All candidates present expressed their strong support for a proposed new local tax levy. They also listed what they have done to promote it: sharing information with people, "lending" their own school-aged children for participation a pro-levy video recently filmed by supporters, delivering leaflets, etc.
Asked about the top three areas they would fund, if they had the financial resources, the candidates displayed only small differences in priorities.
Cook listed curriculum, faculty and staff salaries, and support for families who cannot afford activity fees.
Spilman listed staff compensation, technology, and improving the lunch program to ensure better nutrition.
Hoffman referred to re-instating programs, staff compensation, and innovative approaches to instructional delivery.
Ringhofer named reinstating programs, curriculum, and ensuring teachers have enough resources and support.
Waloch talked about reducing class sizes, making positions more attractive to faculty and staff, technology, and offerings such as a foreign language.
Fliszar listed class size reduction, adding higher level classes in foreign language, business, etc., and investment in facilities.
Hulke referred to reinstating programs that have been cut, enriching the high school curriculum with more diverse classes, and giving staff more tools and support.
Asked about their opinion about the trend to increasingly rely on tests as measures of student and teacher accountability, the candidates presented nuanced views.
Waloch noted that increased testing brings the danger of missing out on some basics. Local test scores have been stable year to year, which may indicate a biased system, based on economic factors in a district.
Cook, Hulke and Fliszar spoke in favor of some form of accountability, of establishing a baseline that would indicate students are being adequately prepared for the future.
Hulke also noted that large class sizes place a restraint on a teacher's ability to teach, making it unfair to judge a teacher on test scores alone.
Fliszar cautioned against too much emphasis on testing. Enrichment offerings such as art or music benefit students academically and have the potential for a long-term impact on their future, she added.
Testing is necessary to some degree, but it has to be the right tests, noted Ringhofer. Teachers have no choice about whom is in their classroom; they should not be judged based on a single day's scores.
Hoffman expressed reservations about the "culture of testing" and its potential to stifle creativity and critical thinking. She specified she was referring to summative, not formative, assessments. Short, incremental testing can give teachers valuable information about what they need to do differently and enhance learning, added Hoffman.
Spilman pointed out that the main goal should be educating students to function in the global community, ensuring their competitiveness. This can be done via a well-designed curriculum; not by teaching to the test.

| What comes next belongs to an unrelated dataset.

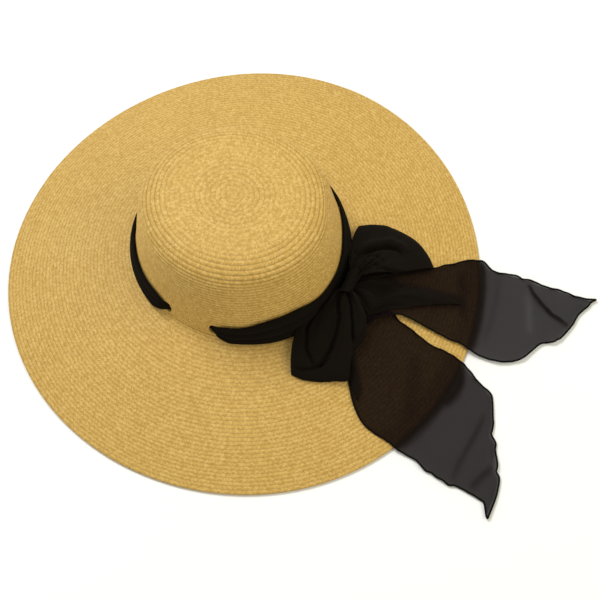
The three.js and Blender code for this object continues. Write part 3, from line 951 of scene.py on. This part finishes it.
lower_tail = {
    "waves": 2,
    "turn": 0.5,
    "tall": 1.2,
    "rise": 6.6,
    "right": (
        (110, -9), (122, -38), (130, -58), (146.5, -82.5), (160, -95), (171.5, -99.5),
        (191, -101), (197.5, -103), (216, -104.5), (219, -105.5), (227.5, -109.5),
        (233, -109.5), (239, -111), (244.5, -111.5), (251, -113), (256.5, -111),
        (269.5, -112), (281, -113.5), (284, -115.5), (289, -124), (291, -126),
    ),
    "left": (
        (110, -2), (122, -7), (130, -13), (136, -6), (142, 1), (147, 2.5), (155.5, -1.5),
        (166, -2.5), (187, -6.5), (198, -5), (214, -5), (225, -8.5), (240, -16.5),
        (251, -21), (255, -25.5), (262, -41.5), (264, -45.5), (265.5, -52), (266.5, -56.5),
        (272.5, -61.5), (274.5, -67.5), (281, -79), (282.5, -85.5), (286, -88),
        (288.5, -94.5), (290.5, -107), (291, -124.5),
    ),
    "pleat": (
        (110, -8.5, -6),
        (122, -33, -27),
        (130, -54, -46),
        (136, -67, -60),
        (143, -75, -70),
        (152, -84, -82),
    ),
    "layers": (2.2, 1.05, 1.03),
    "layers_at": (110, 126, 160, 235),
    "lines": (
        (((254, -40), (254, -55), (253, -70), (251, -90), (251, -108)), 2.2, 1.1, 0.2),
        (((221, -14), (224, -24), (223, -36), (219, -48)), 2.6, 1.2, 0.9),
        (((278, -82), (272, -96), (268, -108)), 2.6, 0.8, 0.25),
        (((180, -20), (190, -50), (196, -80)), 6, 0.6, 0.12),
    ),
}
tail_across, tail_along, outline_steps, outline_samples = 130, 220, 4, 2000
root_end, wave_end, wave_width = 134 * MM, 210 * MM, 30 * MM
end_wave = 0.5 * MM
fold_softness, pleat_fade, full_tuck = 1 * MM, 12 * MM, 3 * MM
small_wave, small_waves, small_wave_run = 0.35 * MM, 2.7, 100 * MM
curl_height, curl_reach, curl_span = 0.55 * MM, 4 * MM, (140 * MM, 160 * MM)
curls = (
    # share of the curl's height, its run along the edge, and its shift across the tail
    (0.6, 1.6 * MM, 9),
    (0.4, 3.7 * MM, 2),
)
# The cloth's extra layers at its bend over the brim's edge, and in a band just inside the edge, are
# painted shade.
bend_height, bend_at, bend_width, bend_layers = 1.1 * MM, 1.5 * MM, 2.4 * MM, 1.1
swell_height, swell_from, swell_to, swell_run = 0.5 * MM, 4 * MM, 14 * MM, 23 * MM
shade_at, shade_width, shade_layers, pleat_layers = 8 * MM, 7 * MM, 0.13, 0.6
hem_radius, hem_bead, hem_start, hem_samples = 0.92 * MM, 1.7 * MM, 0.02, 400
bead_points, bead_thick, bead_thin = 3, 1.15, 0.8
thread_fibre_scale = 1500.0
thread_dark, thread_light = (0.002, 0.0016, 0.0013, 1), (0.008, 0.0065, 0.005, 1)


def outline_of(points):
    """An edge's line, drawn soft through its points, with X always growing."""
    soft = smooth_curve(np.array(points) * MM, outline_steps)
    return np.maximum.accumulate(soft[:, 0]) + np.arange(len(soft)) * tiny, soft[:, 1]


def tail_cloth(tail, across, along):
    """Cloth of a tail at a share of the way across it and along its length: its places, and
    how many layers of it lie there, with painted shade counted as more layers. Its cross lines lie
    closer where an edge runs steeper."""
    right_line, left_line = outline_of(tail["right"]), outline_of(tail["left"])
    first_x = right_line[0][0]
    fine_x = np.linspace(first_x, right_line[0][-1], outline_samples)
    steps = [np.abs(np.diff(np.interp(fine_x, *edge))) for edge in (right_line, left_line)]
    reach = np.cumsum(np.concatenate(((0,), np.maximum(*steps) + np.diff(fine_x))))
    x = np.interp(along * reach[-1], reach, fine_x)
    right_edge, left_edge = np.interp(x, *right_line), np.interp(x, *left_line)
    width = left_edge - right_edge
    pleat = np.array(tail["pleat"]) * MM
    low, high = (np.interp(x, pleat[:, 0], pleat[:, k]) for k in (1, 2))
    tucked = np.where(x < pleat[-1, 0], np.clip(high - low, 0, None), 0)
    first_turn = np.clip(high - right_edge, 0, width)
    second_turn = first_turn + tucked
    cloth = across * (width + 2 * tucked)
    back = np.where(cloth < second_turn, 2 * first_turn - cloth, cloth - 2 * tucked)
    y = right_edge + np.where(cloth < first_turn, cloth, back)
    pleat_end = second_turn + tucked
    layer = (
        ease(cloth, first_turn - fold_softness, first_turn + fold_softness)
        + ease(cloth, second_turn - fold_softness, second_turn + fold_softness)
        - 2 * ease(cloth, pleat_end, pleat_end + pleat_fade)
    ) * np.clip(tucked / full_tuck, 0, 1)
    share = np.clip((y - right_edge) / np.maximum(width, slack), 0, 1)
    faded = ease(x, first_x, wave_end)
    tall = mix(tail["tall"] * MM, end_wave, faded) * np.clip(width / wave_width, 0, 1)
    wave = tall * (1 + np.cos(2 * math.pi * (tail["waves"] * share + tail["turn"])))
    small_turn = small_waves * tail["waves"] * share + x / small_wave_run
    small = small_wave * (1 + np.sin(2 * math.pi * small_turn))
    edge = np.minimum(share, 1 - share) * width
    curl = sum(part * np.sin(x / run + shift * share) for part, run, shift in curls)
    ripple = curl_height * np.exp(-edge / curl_reach) * (1 + curl) * ease(x, *curl_span)
    root = tail["rise"] * MM * (1 - ease(x, first_x, root_end))
    angle, radius = np.arctan2(y, x), np.hypot(x, y)
    rim = brim_reach + edge_wave_at(angle, brim_reach)
    bend = np.exp(-(((radius - rim - bend_at) / bend_width) ** 2))
    beyond = ease(radius, rim + swell_from, rim + swell_to)
    swell = swell_height * beyond * (1 + np.sin(2 * math.pi * (radius - rim) / swell_run))
    height = rest_height(x, y) + cloth_gap + wave + small + ripple + root
    height = height + layer * layer_step + bend_height * bend + swell
    # Over the brim a tail counts as a little more cloth than past it: painted shade on the cloth over
    # the straw.
    near_knot, over_brim, past_brim = tail["layers"]
    at = np.array(tail["layers_at"]) * MM
    layers = mix(mix(near_knot, over_brim, ease(x, *at[:2])), past_brim, ease(x, *at[2:]))
    # Painted shade: more layers, so darker cloth, at the bend over the brim's edge and in a band just
    # inside it.
    shaded = np.exp(-(((radius - rim + shade_at) / shade_width) ** 2))
    layers = layers + bend_layers * bend + shade_layers * shaded + pleat_layers * layer
    for points, half_width, line_height, more in tail["lines"]:
        crease = on_line(x, y, points, half_width)
        height = height + line_height * MM * crease
        layers = layers + more * crease
    return np.stack((x + hat_axis.x, y + hat_axis.y, height), axis=-1), layers


def hem_round(name, tail):
    """The overcast edge: a thin cord of beads that follows the tail's outline."""
    along = np.linspace(hem_start, 1, hem_samples)
    right_side = tail_cloth(tail, np.zeros_like(along), along)[0]
    left_side = tail_cloth(tail, np.ones_like(along), along[::-1])[0]
    edge = np.vstack((right_side, left_side))
    steps = np.linalg.norm(np.diff(edge, axis=0), axis=1)
    reach = np.concatenate(((0,), np.cumsum(steps)))
    count = int(reach[-1] / hem_bead) * bead_points
    spots = np.linspace(0, reach[-1], count)
    places = np.stack([np.interp(spots, reach, edge[:, k]) for k in range(3)], axis=1)
    data = bpy.data.curves.new(name, "CURVE")
    data.dimensions = "3D"
    data.bevel_depth = hem_radius
    data.bevel_resolution = 1
    data.use_fill_caps = True
    spline = data.splines.new("POLY")
    spline.points.add(count - 1)
    for index, (point, place) in enumerate(zip(spline.points, places)):
        point.co = (*place, 1)
        point.radius = bead_thick if index % bead_points == 1 else bead_thin
    hem = bpy.data.objects.new(name, data)
    bpy.context.scene.collection.objects.link(hem)
    select_only(hem)
    bpy.ops.object.convert(target="MESH")
    bpy.ops.object.shade_smooth()
    return hem


def thread_finish():
    """Black sewing thread, wound close."""
    finish, tree, shader = new_finish("overcast_thread", Roughness=0.8, Specular_IOR_Level=0.05)
    place = add_node(tree, "ShaderNodeTexCoord").outputs["Object"]
    fibre = noise_of(tree, place, thread_fibre_scale)
    tone = blend_of(tree, fibre, thread_dark, thread_light)
    tree.links.new(tone, shader.inputs["Base Color"])
    return finish


sheer_chiffon = chiffon_finish(
    "sheer_chiffon", weave, sheer=(0.25, 0.15), alone=(0.0058, 0.002, 0.0028, 1)
)
thread = thread_finish()
for node, tail in (("scarf_tail_upper", upper_tail), ("scarf_tail_lower", lower_tail)):
    piece = flat_grid(node + "_cloth", tail_across, tail_along)
    places, layers = tail_cloth(tail, *shares_of(piece))
    bend_to(piece, places)
    piece.data.attributes.new("layers", "FLOAT", "POINT").data.foreach_set("value", layers)
    cloth_map(piece, 0.1, 0.2)
    close_up(piece)
    hem = hem_round(node + "_hem", tail)
    hand_over(piece, sheer_chiffon, node)
    hand_over(hem, thread)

Asked about their priorities on facility needs, the candidates saw merit in selling the former middle school. Most expressed a dissatisfaction with current temporary solutions such as the portable math classrooms, calling for enhancing a "campus feel." Some suggested possibilities such as re-evaluation of space needs and grade configurations (Spilman, Hulke).

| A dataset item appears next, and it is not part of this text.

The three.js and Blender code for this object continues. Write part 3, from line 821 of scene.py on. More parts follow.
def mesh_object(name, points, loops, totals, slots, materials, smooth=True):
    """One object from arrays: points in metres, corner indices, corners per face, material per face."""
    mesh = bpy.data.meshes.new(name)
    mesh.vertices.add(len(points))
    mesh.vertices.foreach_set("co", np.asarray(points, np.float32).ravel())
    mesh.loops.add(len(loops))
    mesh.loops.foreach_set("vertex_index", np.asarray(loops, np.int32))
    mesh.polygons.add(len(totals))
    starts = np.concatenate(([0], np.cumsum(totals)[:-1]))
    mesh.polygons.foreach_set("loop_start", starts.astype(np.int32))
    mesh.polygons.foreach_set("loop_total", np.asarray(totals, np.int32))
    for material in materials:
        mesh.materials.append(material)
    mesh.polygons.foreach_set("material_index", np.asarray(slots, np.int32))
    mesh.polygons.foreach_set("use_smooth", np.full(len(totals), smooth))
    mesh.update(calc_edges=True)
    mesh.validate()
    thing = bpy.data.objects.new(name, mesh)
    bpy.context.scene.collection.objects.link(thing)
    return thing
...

The candidates expressed awareness of both the advantages and disadvantages of a "four-day" week.
Some, such as Hoffman and Waloch, appeared to see the matter more in terms of increasing the flexibility of the school calendar (decreasing two and three-day weeks, or starting school before Labor Day).

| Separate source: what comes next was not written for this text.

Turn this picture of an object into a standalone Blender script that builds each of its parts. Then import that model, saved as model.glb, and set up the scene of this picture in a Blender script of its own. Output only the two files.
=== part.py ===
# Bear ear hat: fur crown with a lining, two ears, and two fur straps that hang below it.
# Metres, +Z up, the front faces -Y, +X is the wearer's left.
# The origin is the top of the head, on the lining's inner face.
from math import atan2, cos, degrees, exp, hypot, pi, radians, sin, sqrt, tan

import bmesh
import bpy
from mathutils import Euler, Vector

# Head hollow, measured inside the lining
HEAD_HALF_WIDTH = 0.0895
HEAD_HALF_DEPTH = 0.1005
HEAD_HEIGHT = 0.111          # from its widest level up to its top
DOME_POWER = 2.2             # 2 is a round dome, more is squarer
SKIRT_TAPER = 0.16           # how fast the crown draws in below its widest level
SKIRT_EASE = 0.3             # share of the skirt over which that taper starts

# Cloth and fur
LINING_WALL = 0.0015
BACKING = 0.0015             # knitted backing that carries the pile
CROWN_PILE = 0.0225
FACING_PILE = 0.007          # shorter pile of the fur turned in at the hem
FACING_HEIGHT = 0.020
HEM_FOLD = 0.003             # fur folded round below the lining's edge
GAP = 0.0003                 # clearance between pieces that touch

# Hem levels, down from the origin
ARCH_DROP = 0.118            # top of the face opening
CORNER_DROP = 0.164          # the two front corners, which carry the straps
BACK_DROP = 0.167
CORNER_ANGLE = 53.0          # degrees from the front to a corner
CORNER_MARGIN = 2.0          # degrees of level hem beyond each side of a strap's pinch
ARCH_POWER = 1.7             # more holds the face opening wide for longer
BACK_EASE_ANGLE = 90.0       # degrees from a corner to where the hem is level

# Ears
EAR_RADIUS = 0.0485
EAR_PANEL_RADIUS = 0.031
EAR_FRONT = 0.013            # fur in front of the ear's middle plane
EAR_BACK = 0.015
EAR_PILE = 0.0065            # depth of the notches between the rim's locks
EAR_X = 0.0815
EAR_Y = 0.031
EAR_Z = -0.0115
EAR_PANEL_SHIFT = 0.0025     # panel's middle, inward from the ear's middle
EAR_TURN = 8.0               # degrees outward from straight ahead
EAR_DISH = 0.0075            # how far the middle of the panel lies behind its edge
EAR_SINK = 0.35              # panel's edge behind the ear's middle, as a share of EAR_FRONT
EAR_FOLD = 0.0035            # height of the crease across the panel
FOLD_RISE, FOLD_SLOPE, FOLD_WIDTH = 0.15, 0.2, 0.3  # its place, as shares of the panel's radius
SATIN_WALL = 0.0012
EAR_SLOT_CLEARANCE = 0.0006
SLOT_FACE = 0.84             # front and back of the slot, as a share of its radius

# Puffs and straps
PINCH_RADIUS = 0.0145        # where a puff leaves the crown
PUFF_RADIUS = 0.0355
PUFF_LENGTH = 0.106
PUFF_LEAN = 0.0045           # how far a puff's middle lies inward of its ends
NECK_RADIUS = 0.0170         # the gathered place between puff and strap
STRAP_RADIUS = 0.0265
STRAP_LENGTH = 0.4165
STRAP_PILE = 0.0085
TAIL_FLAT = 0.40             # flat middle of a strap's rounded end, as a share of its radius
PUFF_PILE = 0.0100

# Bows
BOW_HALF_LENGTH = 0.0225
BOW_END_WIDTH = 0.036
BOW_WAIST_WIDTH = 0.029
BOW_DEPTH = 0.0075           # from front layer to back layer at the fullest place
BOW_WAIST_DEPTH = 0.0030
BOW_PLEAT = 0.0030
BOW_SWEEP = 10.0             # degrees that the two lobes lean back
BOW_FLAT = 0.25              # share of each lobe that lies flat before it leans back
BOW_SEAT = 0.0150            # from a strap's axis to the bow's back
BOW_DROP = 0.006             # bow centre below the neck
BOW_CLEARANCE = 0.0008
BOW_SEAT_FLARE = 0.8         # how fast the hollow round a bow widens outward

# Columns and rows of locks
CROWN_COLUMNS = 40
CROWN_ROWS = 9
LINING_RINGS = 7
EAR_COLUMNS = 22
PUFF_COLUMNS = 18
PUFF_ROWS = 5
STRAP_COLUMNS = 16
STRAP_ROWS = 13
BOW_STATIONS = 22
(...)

Others, such as Hulke and Fliszar, saw the idea as more disruptive than advantageous.
Cook and Ringhofer saw a balance of positive and negative outcomes, and Spilman noted that the deciding factor should be the effect on student achievement, on their the ability to learn and succeed.
Asked what committees they would join if elected to the board, the candidates gave answers consistent with their professional training and interests.
Asked about their ability to attend meetings, the candidates agreed that they would strive toward 100 percent attendance; however, family and job commitments might make that goal unrealistic sometimes.